In everyday experience of dreams, death, defeat, and the unexpected, we are repeatedly threatened with separation from the social world, and hence the loss of meaning. In Berger's words, 'every nomos is an edifice erected in the face of the potent and alien forces of chaos.' Religion seeks to provide the 'ultimate shield against the terror of anomie' by supplying the most effective legitimation of the social order.

Religious myths, rites, doctrines, and practices seek to assert the merger of the nomos and the cosmos. The social order, in Berger's words, is 'cosmologized' and rendered 'sacred'. The social order is no longer a human construct, subject to change, but a divinely given order subject to the will of the gods (or other supernatural forces) alone.
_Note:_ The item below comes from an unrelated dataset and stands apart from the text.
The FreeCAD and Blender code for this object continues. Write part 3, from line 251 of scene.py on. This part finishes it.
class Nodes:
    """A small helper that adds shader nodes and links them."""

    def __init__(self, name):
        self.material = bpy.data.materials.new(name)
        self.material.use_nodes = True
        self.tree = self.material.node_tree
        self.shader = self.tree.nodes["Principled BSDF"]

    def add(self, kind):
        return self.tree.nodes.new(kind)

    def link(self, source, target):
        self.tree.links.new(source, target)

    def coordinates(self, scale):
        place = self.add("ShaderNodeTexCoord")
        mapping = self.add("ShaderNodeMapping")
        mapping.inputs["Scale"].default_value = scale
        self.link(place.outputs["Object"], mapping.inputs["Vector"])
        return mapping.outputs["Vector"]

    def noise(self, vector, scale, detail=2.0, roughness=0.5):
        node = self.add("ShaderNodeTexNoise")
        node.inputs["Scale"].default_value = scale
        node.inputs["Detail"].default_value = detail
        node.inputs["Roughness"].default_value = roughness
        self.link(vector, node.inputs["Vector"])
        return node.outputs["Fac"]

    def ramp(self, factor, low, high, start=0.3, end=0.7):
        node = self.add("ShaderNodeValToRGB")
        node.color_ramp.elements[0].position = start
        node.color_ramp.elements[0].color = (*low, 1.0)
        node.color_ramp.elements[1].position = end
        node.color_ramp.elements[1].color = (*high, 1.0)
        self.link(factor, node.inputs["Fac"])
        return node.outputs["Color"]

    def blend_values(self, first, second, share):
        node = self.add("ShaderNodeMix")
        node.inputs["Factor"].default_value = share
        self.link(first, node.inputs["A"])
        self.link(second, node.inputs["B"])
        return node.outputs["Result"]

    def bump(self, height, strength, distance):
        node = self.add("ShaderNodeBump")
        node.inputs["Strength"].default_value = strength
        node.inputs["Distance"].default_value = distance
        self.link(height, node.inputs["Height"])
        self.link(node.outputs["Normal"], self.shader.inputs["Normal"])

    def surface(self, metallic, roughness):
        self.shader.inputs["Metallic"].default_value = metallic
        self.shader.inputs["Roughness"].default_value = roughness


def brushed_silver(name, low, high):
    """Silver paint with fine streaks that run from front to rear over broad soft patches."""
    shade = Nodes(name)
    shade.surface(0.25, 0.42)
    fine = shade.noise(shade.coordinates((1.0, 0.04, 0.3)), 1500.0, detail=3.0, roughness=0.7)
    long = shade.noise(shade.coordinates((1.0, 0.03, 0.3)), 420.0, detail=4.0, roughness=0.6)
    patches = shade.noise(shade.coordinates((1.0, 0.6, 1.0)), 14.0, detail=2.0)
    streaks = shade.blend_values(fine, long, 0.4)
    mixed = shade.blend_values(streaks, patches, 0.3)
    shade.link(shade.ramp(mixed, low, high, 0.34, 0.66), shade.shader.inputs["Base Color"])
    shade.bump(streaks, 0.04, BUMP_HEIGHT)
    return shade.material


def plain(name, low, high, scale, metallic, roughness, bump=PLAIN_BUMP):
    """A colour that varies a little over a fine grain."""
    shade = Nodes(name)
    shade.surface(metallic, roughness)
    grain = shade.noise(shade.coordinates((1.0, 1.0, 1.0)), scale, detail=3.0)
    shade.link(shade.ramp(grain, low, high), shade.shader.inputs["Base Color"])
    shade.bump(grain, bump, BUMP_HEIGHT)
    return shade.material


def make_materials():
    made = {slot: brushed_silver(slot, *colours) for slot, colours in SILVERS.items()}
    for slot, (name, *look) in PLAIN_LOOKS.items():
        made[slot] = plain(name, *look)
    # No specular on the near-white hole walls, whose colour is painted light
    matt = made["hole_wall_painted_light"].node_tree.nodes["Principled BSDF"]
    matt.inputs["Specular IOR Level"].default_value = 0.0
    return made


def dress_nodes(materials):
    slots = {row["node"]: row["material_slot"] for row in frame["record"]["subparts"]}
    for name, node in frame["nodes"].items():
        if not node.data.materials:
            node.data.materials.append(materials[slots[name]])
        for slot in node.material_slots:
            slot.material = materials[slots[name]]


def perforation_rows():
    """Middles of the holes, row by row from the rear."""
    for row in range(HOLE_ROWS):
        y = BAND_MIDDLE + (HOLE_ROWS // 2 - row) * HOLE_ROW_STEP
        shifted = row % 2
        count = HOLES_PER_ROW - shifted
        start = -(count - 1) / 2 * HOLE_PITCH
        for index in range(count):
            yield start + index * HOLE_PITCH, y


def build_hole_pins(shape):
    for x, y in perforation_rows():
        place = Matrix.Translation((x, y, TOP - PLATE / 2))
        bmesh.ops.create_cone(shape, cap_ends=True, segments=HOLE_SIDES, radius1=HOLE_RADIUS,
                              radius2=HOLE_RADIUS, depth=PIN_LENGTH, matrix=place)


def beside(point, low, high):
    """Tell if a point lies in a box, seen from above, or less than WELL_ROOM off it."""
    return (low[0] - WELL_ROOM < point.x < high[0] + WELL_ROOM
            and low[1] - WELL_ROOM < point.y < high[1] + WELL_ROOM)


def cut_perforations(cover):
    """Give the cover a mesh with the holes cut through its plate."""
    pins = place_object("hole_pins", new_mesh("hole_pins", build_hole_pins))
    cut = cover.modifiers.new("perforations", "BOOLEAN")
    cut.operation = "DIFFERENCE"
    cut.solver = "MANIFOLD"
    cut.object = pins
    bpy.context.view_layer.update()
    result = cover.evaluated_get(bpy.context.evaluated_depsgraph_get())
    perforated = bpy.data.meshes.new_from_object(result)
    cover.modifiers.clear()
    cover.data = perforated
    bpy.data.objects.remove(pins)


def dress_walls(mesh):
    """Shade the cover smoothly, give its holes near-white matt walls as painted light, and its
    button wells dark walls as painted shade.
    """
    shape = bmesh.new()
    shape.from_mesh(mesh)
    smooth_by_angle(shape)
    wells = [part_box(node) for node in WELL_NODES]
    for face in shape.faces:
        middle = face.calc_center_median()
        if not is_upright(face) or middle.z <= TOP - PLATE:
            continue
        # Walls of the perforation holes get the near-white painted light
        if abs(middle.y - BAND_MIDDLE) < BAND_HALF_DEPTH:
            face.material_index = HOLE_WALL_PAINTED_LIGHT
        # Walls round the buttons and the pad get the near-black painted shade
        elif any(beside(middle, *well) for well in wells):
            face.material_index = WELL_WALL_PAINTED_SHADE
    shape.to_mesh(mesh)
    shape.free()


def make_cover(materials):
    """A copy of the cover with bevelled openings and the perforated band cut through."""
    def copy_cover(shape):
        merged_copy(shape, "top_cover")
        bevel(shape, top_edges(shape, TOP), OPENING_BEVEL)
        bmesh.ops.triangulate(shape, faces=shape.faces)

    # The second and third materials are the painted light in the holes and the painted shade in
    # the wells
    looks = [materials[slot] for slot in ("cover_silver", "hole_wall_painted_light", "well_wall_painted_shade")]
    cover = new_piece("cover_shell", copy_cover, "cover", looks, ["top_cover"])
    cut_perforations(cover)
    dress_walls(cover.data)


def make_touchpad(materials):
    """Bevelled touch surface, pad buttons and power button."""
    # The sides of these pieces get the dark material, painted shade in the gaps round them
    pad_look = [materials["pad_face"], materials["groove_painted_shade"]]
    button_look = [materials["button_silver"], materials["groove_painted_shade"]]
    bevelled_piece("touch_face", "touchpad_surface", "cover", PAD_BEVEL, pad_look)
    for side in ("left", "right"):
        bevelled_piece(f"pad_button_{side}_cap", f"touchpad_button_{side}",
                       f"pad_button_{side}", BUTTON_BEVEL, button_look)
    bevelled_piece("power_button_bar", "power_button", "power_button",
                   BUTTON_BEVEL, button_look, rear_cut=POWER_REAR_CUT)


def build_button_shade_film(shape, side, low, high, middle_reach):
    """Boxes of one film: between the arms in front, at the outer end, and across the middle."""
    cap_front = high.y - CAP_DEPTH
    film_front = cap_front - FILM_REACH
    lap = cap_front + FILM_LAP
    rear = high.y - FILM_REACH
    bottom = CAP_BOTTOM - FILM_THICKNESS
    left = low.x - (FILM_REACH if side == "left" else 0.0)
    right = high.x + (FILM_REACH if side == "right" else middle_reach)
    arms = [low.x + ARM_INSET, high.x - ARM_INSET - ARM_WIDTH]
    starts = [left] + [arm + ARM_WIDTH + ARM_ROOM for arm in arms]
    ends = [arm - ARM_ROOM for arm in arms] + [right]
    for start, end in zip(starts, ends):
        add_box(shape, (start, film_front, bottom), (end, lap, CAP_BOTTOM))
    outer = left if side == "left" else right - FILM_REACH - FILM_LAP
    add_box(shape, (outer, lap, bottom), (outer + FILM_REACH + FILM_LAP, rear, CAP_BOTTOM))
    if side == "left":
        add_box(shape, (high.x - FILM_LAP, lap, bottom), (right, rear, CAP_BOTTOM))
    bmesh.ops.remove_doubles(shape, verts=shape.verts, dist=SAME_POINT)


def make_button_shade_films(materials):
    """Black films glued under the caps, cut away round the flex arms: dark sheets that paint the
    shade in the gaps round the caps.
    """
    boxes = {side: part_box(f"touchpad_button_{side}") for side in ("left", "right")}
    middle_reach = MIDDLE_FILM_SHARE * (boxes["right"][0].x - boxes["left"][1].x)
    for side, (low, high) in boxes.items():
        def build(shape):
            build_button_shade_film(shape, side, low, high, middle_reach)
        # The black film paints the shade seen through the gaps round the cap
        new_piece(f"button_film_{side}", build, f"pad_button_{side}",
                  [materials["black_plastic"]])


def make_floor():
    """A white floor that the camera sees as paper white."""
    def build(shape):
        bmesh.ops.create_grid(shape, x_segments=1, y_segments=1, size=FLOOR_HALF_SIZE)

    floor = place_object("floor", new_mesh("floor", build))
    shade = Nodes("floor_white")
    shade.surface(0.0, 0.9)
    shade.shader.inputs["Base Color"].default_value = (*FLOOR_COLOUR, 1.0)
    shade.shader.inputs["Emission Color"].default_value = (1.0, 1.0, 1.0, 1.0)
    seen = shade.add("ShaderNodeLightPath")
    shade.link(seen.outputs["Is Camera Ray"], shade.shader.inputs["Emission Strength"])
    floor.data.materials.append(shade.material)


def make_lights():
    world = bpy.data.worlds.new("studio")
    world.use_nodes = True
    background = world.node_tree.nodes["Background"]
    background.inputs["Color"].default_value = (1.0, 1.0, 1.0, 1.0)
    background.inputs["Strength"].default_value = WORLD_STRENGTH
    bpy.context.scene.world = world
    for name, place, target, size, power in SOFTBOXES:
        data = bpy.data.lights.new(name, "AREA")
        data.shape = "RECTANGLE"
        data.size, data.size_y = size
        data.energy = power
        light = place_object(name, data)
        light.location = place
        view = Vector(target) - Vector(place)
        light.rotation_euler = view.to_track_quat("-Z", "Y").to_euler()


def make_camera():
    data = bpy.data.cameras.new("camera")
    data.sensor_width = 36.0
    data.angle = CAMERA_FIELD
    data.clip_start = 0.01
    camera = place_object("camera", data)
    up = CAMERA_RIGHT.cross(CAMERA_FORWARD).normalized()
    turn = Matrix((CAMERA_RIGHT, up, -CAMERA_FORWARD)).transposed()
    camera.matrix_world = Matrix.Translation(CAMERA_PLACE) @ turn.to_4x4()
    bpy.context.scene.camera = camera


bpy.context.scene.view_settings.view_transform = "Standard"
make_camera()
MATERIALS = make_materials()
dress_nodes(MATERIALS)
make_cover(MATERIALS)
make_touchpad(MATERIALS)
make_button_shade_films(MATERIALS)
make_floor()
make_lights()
The gods may choose to act through their human intermediaries, but the world is no longer a merely human creation.

In such a world, any attempt to deny the order that the religiously sanctioned society imposes is an act of evil as well as madness. Of course, it must be remembered that Berger is speaking hypothetically about the earliest states of human social development. There has been no real mass awareness of the creative role of humans in the construction of the world until modern times. Rather, as best we can tell, the gods evolved hand in hand with society from the beginning. Historically, 'forgetfulness' is the normal state, and 'awareness' is the modern aberration brought on by philosophy, science, and technology.